— begin Information provided —

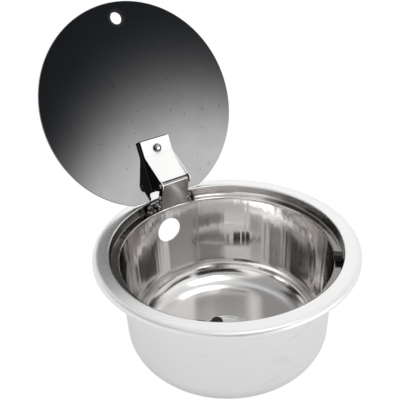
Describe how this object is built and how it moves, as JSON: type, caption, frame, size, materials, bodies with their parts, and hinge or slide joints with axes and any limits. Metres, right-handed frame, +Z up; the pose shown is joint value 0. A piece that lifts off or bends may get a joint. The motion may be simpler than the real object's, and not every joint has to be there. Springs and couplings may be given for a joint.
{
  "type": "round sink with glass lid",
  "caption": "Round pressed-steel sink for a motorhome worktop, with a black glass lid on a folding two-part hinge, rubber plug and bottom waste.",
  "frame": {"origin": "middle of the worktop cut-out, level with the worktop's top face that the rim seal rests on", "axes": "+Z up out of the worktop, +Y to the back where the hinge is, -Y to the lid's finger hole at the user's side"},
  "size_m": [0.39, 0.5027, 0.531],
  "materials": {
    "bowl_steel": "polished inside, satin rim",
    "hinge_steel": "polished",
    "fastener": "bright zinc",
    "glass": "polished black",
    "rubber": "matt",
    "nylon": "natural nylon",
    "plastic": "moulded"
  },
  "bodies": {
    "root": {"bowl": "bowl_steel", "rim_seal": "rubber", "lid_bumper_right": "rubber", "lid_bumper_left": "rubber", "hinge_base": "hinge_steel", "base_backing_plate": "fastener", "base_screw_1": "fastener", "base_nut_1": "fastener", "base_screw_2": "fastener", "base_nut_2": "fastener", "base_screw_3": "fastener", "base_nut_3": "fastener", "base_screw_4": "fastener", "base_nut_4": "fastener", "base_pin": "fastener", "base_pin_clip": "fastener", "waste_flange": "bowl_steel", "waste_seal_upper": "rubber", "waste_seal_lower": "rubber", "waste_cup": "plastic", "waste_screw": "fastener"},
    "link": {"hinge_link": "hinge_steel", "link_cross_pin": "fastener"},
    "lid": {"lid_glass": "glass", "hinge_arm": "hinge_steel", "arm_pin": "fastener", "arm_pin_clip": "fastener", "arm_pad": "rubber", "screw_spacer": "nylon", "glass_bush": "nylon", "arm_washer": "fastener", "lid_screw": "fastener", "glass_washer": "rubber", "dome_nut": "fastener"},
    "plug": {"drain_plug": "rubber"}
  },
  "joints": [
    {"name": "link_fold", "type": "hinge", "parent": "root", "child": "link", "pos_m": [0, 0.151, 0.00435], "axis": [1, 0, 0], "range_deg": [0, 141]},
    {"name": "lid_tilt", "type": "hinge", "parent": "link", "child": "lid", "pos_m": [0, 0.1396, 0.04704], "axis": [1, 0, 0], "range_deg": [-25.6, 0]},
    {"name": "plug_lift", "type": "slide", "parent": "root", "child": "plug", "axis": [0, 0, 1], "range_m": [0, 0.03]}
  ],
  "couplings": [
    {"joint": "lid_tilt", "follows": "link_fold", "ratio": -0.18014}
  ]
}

— end Information provided —

Exercise aim - Write out all the lines again, exactly as they are.

Solution to this task -
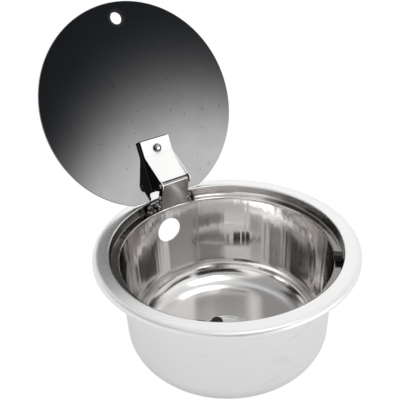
Describe how this object is built and how it moves, as JSON: type, caption, frame, size, materials, bodies with their parts, and hinge or slide joints with axes and any limits. Metres, right-handed frame, +Z up; the pose shown is joint value 0. A piece that lifts off or bends may get a joint. The motion may be simpler than the real object's, and not every joint has to be there. Springs and couplings may be given for a joint.
{
  "type": "round sink with glass lid",
  "caption": "Round pressed-steel sink for a motorhome worktop, with a black glass lid on a folding two-part hinge, rubber plug and bottom waste.",
  "frame": {"origin": "middle of the worktop cut-out, level with the worktop's top face that the rim seal rests on", "axes": "+Z up out of the worktop, +Y to the back where the hinge is, -Y to the lid's finger hole at the user's side"},
  "size_m": [0.39, 0.5027, 0.531],
  "materials": {
    "bowl_steel": "polished inside, satin rim",
    "hinge_steel": "polished",
    "fastener": "bright zinc",
    "glass": "polished black",
    "rubber": "matt",
    "nylon": "natural nylon",
    "plastic": "moulded"
  },
  "bodies": {
    "root": {"bowl": "bowl_steel", "rim_seal": "rubber", "lid_bumper_right": "rubber", "lid_bumper_left": "rubber", "hinge_base": "hinge_steel", "base_backing_plate": "fastener", "base_screw_1": "fastener", "base_nut_1": "fastener", "base_screw_2": "fastener", "base_nut_2": "fastener", "base_screw_3": "fastener", "base_nut_3": "fastener", "base_screw_4": "fastener", "base_nut_4": "fastener", "base_pin": "fastener", "base_pin_clip": "fastener", "waste_flange": "bowl_steel", "waste_seal_upper": "rubber", "waste_seal_lower": "rubber", "waste_cup": "plastic", "waste_screw": "fastener"},
    "link": {"hinge_link": "hinge_steel", "link_cross_pin": "fastener"},
    "lid": {"lid_glass": "glass", "hinge_arm": "hinge_steel", "arm_pin": "fastener", "arm_pin_clip": "fastener", "arm_pad": "rubber", "screw_spacer": "nylon", "glass_bush": "nylon", "arm_washer": "fastener", "lid_screw": "fastener", "glass_washer": "rubber", "dome_nut": "fastener"},
    "plug": {"drain_plug": "rubber"}
  },
  "joints": [
    {"name": "link_fold", "type": "hinge", "parent": "root", "child": "link", "pos_m": [0, 0.151, 0.00435], "axis": [1, 0, 0], "range_deg": [0, 141]},
    {"name": "lid_tilt", "type": "hinge", "parent": "link", "child": "lid", "pos_m": [0, 0.1396, 0.04704], "axis": [1, 0, 0], "range_deg": [-25.6, 0]},
    {"name": "plug_lift", "type": "slide", "parent": "root", "child": "plug", "axis": [0, 0, 1], "range_m": [0, 0.03]}
  ],
  "couplings": [
    {"joint": "lid_tilt", "follows": "link_fold", "ratio": -0.18014}
  ]
}